Early on, it felt like the Hoosiers could do nothing right. They struggled shooting from the field and had trouble on the boards. NC State ended the game with 14 offensive rebounds compared to IU’s six including outrebounding the Hoosiers 
by 11.

IU ended the first quarter with things well within reach down just five. Once the second quarter 
started, NC State started to assert its will. Wolfpack forward Dominique Wilson scored 19 of her 23 points in the first half and the Hoosiers had no answer for her.

Once the third quarter started, the Hoosiers started mounting the comeback. Buss didn’t receive much help, however.

Senior guard Alexis Gassion was the only other Hoosier in double figures as she finished with 11 points.

In the end, it just wasn’t enough. IU put so much into their run and had the NC State lead down to three, but couldn’t find that extra stop on defense or extra bucket on offense to get it back to level.

“Sometimes, I think our energy is impacted by our offense,” Wierzba said. “When you’re not making shots, sometimes that lowers your energy. That’s something you have to fix because you can’t be relying on your energy. That’s something we have to pick up.”

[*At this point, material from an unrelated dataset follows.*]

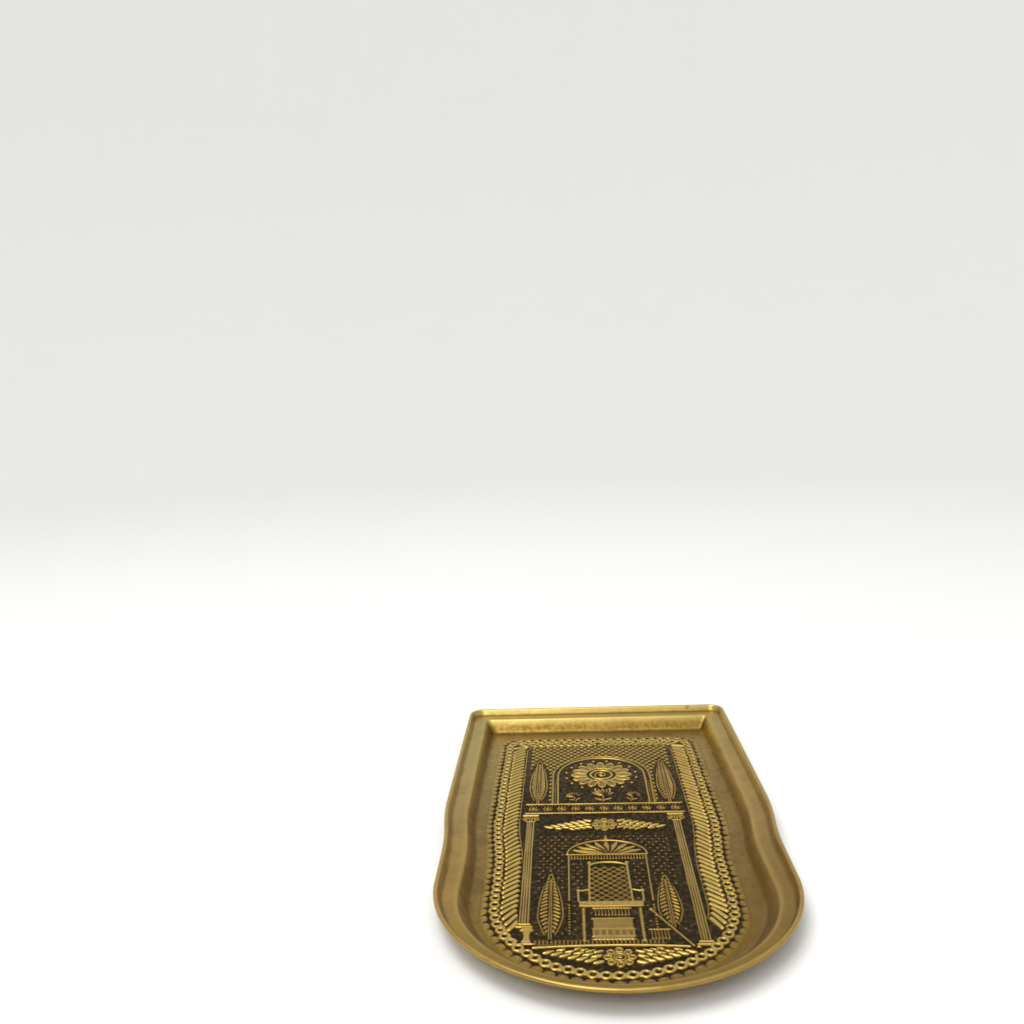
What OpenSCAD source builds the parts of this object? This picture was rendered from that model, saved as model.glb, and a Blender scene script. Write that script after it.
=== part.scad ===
// Embossed brass samovar tray: one pressed pan with a curled lip, and the stiffening wire inside the lip.
// The straight back edge is at +Y, the round front at -Y. Z is up and the underside of the floor is at z = 0.

/* [Plan] */
// Length from the straight back edge to the tip of the round front
tray_l = 444; // [435:1:470]
// Width across the two rear corners
rear_w = 240; // [238:1:244]
// Diameter of the round front
front_d = 233; // [225:1:236]
// Radius of the two rear corners, seen from above
corner_r = 13; // [8:0.5:16]
// Length of the straight part of each rear side
side_l = 190; // [170:1:195]
// How far the rear sides lean outwards on their way to the front, in degrees
side_lean = 0.45; // [0:0.05:0.8]
// Radius of the two arcs that draw each side in to the round front
blend_r = 330; // [260:5:340]

/* [Rim and well] */
// Thickness of the brass sheet
sheet_t = 0.8; // [0.6:0.1:1]
// Diameter of the wire inside the curled lip
wire_d = 1.4; // [1.2:0.1:1.6]
// Height of the lip above the ledge
lip_h = 5; // [4.5:0.1:6]
// Depth of the well below the ledge
well_d = 11.4; // [9:0.1:13]
// Distance from the outer edge to the crease at the foot of the lip
crease_in = 4.8; // [4.3:0.1:5.2]
// Distance from the outer edge to the inner edge of the ledge
ledge_in = 15.8; // [14:0.1:16.5]
// Distance from the outer edge to the foot of the well's wall
foot_in = 22.8; // [22.5:0.1:25]
// Radius of the well's two rear corners, seen from above
well_corner_r = 1.5; // [1:0.1:4]

/* [Hidden] */

wire_r = wire_d / 2;
wire_fit = 0.05;             // the wire lies this far clear of the curl
wire_gap = 0.6;              // gap between the wire's two ends, at the middle of the back
wire_sides = 10;
curl_r = wire_r + sheet_t;   // outer radius of the curled lip
curl_end = 285;              // angle at which the curl stops, under the lip
curl_steps = 8;              // flats round the curl
crease_r = 1.2;              // bend radii, at the middle of the sheet
ledge_r = 1.6;
foot_r = 2.4;
bend_steps = 3;              // flats in each bend
flat_in = foot_in + 3;       // the swept section ends this far in, on the floor

// Heights of the middle of the sheet, and of the top of the lip
floor_z = sheet_t / 2;
ledge_z = floor_z + well_d;
lip_z = ledge_z + sheet_t / 2 + lip_h;

// ---- The section of the sheet: points are [distance in from the outer edge, height] ----

function unit(v) = v / norm(v);
function left(v) = [-v[1], v[0]];
function ray(a) = [cos(a), sin(a)];
function turned(v, a) = v[0] * ray(a) + v[1] * ray(a + 90);
function turn_between(a, b) = atan2(a[0] * b[1] - a[1] * b[0], a * b);
function reversed(v) = [for (i = [len(v) - 1:-1:0]) v[i]];

// Points on an arc of radius r about c, from angle a to angle b
function arc(c, r, a, b, steps) = [for (k = [0:steps]) c + r * ray(a + (b - a) * k / steps)];

// Where a line from p touches a circle of radius r about c, on the inner and upper side
function touch_angle(p, c, r) = atan2(p[1] - c[1], p[0] - c[0]) + acos(r / norm(p - c));

// One side of a bent strip: the corner points v rounded by the radii r, moved sideways by d
function strip_side(v, r, d) = let(last = len(v) - 1) concat(
    [for (i = [1:last - 1])
        let(a = unit(v[i] - v[i - 1]), b = unit(v[i + 1] - v[i]), turn = turn_between(a, b))
        let(s = sign(turn), n = s * left(a), start = v[i] - a * r[i] * tan(abs(turn) / 2))
        for (k = [0:bend_steps])
            start + n * r[i] + turned(-n * (r[i] - s * d), turn * k / bend_steps)],
    [v[last] + d * left(unit(v[last] - v[last - 1]))]);

curl_at = [curl_r, lip_z - curl_r];
crease = [crease_in, ledge_z];
riser_a = touch_angle(crease, curl_at, wire_r + sheet_t / 2);
riser_top = curl_at + (wire_r + sheet_t / 2) * ray(riser_a);
bends = [riser_top, crease, [ledge_in, ledge_z], [foot_in, floor_z], [flat_in, floor_z]];
bend_radii = [0, crease_r, ledge_r, foot_r, 0];

// From the floor's top, up the wall, over the ledge, round the curl, and back along the underside
sheet_section = concat(
    reversed(strip_side(bends, bend_radii, sheet_t / 2)),
    arc(curl_at, curl_r, riser_a, curl_end, curl_steps),
    arc(curl_at, wire_r, curl_end, riser_a, curl_steps),
    strip_side(bends, bend_radii, -sheet_t / 2));

wire_section = [for (k = [0:wire_sides - 1])
    curl_at + (wire_r - wire_fit) * ray(360 * k / wire_sides)];

// ---- The outline in plan: back edge, corner, side, two blending arcs, short straight, round front ----

front_r = front_d / 2;
back_y = tray_l / 2;
front_y = front_r - back_y;                     // centre of the round front
corner_x = rear_w / 2 - corner_r;
corner_end = [-corner_x, back_y - corner_r] + corner_r * ray(180 - side_lean);
side_end = corner_end - side_l * [sin(side_lean), cos(side_lean)];
blend_a = acos((1 + cos(side_lean) + (side_end[0] + front_r) / blend_r) / 2);
shoulder_at = side_end - blend_r * ray(180 - side_lean);
waist_at = [-front_r - blend_r, side_end[1] - blend_r * (sin(side_lean) + 2 * sin(blend_a))];

// The rear corner's arc at a distance u in from the edge: its radius, and its centre
function corner_radius(u) = max(corner_r - u, well_corner_r);
function corner_centre(u) = let(d = u + corner_radius(u), y = back_y - d)
    [corner_end[0] + (d + (y - corner_end[1]) * sin(side_lean)) / cos(side_lean), y];

// The left half of the outline at a distance u in from the edge, from the middle of the back to the front tip
function half_outline(u) = concat(
    [[-wire_gap / 2, back_y - u]],
    arc(corner_centre(u), corner_radius(u), 90, 180 - side_lean, 6),
    arc(shoulder_at, blend_r - u, 180 - side_lean, 180 + blend_a, 5),
    arc(waist_at, blend_r + u, blend_a * 4 / 5, 0, 4),
    arc([0, front_y], front_r - u, 180, 270, 20));

function outline(u) = let(half = half_outline(u)) concat(
    half, [for (i = [len(half) - 2:-1:0]) [-half[i][0], half[i][1]]]);

around = len(outline(0));
half_way = (around - 1) / 2;

// A section carried round the outline: all points, section point by section point
function swept(section) = [for (s = section) for (p = outline(s[0])) [p[0], p[1], s[1]]];

// The four-sided faces between neighbouring section points i and j, at places k and m of the outline
function band(i, j, k, m) = [i * around + k, j * around + k, j * around + m, i * around + m];

// A flat face across the whole outline, cut into strips from side to side
function cap_strips(i) = let(a = i * around, b = a + around - 1) concat(
    [[a + 2, b - 2, b - 1, b, a, a + 1]],
    [for (k = [2:half_way - 2]) [a + k, a + k + 1, b - k - 1, b - k]],
    [[a + half_way - 1, a + half_way, a + half_way + 1]]);

// The same faces seen from the other side, each still starting at the same corner
function flipped(faces) = [for (f = faces) [for (i = [0:len(f) - 1]) f[(len(f) - i) % len(f)]]];

// ---- Sub-parts ----

module pan() {
    last = len(sheet_section) - 1;
    faces = concat(
        [for (i = [0:last - 1]) for (k = [0:around - 1]) band(i, i + 1, k, (k + 1) % around)],
        cap_strips(0), flipped(cap_strips(last)));
    color([0.71, 0.57, 0.32]) polyhedron(swept(sheet_section), faces, convexity = 6);
}

module rim_wire() {
    start = [for (i = [0:wire_sides - 1]) i * around];
    faces = concat(
        [for (i = [0:wire_sides - 1]) for (k = [0:around - 2]) band((i + 1) % wire_sides, i, k, k + 1)],
        [start], [reversed([for (s = start) s + around - 1])]);
    color([0.80, 0.62, 0.30]) polyhedron(swept(wire_section), faces, convexity = 6);
}

pan();
rim_wire();
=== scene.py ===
# Looks of the embossed brass samovar tray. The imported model's plain pan is replaced by the same sheet with
# its embossed floor drawn in full, and the wire inside the lip keeps its CAD shape.
# Lengths are in millimetres until a mesh is made. The straight back edge is at +Y, the round front at -Y, and
# the underside of the floor at z = 0.
import itertools
import math

import bpy
import numpy as np
from mathutils import Matrix, Vector
from mathutils.geometry import delaunay_2d_cdt


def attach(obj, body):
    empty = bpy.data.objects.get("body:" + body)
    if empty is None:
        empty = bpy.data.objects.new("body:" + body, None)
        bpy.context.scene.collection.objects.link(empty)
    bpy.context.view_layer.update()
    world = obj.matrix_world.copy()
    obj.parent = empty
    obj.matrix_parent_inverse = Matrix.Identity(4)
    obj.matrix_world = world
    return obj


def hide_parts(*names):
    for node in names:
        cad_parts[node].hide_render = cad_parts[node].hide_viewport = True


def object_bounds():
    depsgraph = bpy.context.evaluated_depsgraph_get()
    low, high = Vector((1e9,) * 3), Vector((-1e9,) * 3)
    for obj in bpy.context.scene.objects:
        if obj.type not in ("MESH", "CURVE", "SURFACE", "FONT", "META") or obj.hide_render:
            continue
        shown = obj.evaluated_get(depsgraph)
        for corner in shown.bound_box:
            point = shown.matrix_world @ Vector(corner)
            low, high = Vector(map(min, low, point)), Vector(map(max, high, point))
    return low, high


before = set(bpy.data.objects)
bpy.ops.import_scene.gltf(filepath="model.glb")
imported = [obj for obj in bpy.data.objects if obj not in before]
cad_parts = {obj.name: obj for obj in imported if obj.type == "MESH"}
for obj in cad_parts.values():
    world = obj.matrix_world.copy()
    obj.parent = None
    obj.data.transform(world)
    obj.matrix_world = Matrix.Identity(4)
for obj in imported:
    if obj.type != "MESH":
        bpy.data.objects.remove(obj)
CAD_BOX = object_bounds()
MM = 0.001

# ---- Plan of the tray: the CAD's, but for the well's softer corners ----
TRAY_L = (CAD_BOX[1].y - CAD_BOX[0].y) / MM
REAR_W = 240.0
FRONT_R = 116.5
CORNER_R = 13.0
WELL_CORNER_R = 3.5
SIDE_L = 190.0
SIDE_LEAN = math.radians(0.45)
BLEND_R = 330.0

# ---- Section of the sheet: distances in from the outer edge, and heights ----
SHEET_T = 0.8
WIRE_R = 0.7
CURL_R = WIRE_R + SHEET_T
CURL_END = math.radians(285)
LIP_TOP = CAD_BOX[1].z / MM
WELL_D = 11.4
CREASE_IN = 4.8
LEDGE_IN = 15.8
FOOT_IN = 22.8
FLAT_IN = 25.8
BEND_R = (2.0, 2.8, 5.0)     # at the crease, the ledge's inner edge and the wall's foot
FRONT_NARROWER = 2.6         # how much narrower the ledge is round the front
SIDEWAYS_STRAY = 0.30        # how far the ledge and wall stray, as hand-worked sheet does
LEDGE_STRAY = 0.10           # the same for the ledge's height
FLOOR_Z = SHEET_T / 2
LEDGE_Z = FLOOR_Z + WELL_D

# ---- Resolution ----
RIM_STEP = 1.2
GRID_STEP = 0.4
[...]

The Hoosiers have now lost three of their last four games.

All three of those games have come on the road. They will have to try to solve their road woes next Tuesday at North Texas.

“Our defense has to pick up,” Wierzba said. “We have to pick up our ball screen defense — that has to improve. We’ve made some changes and adjustments and we just have to keep working on that.”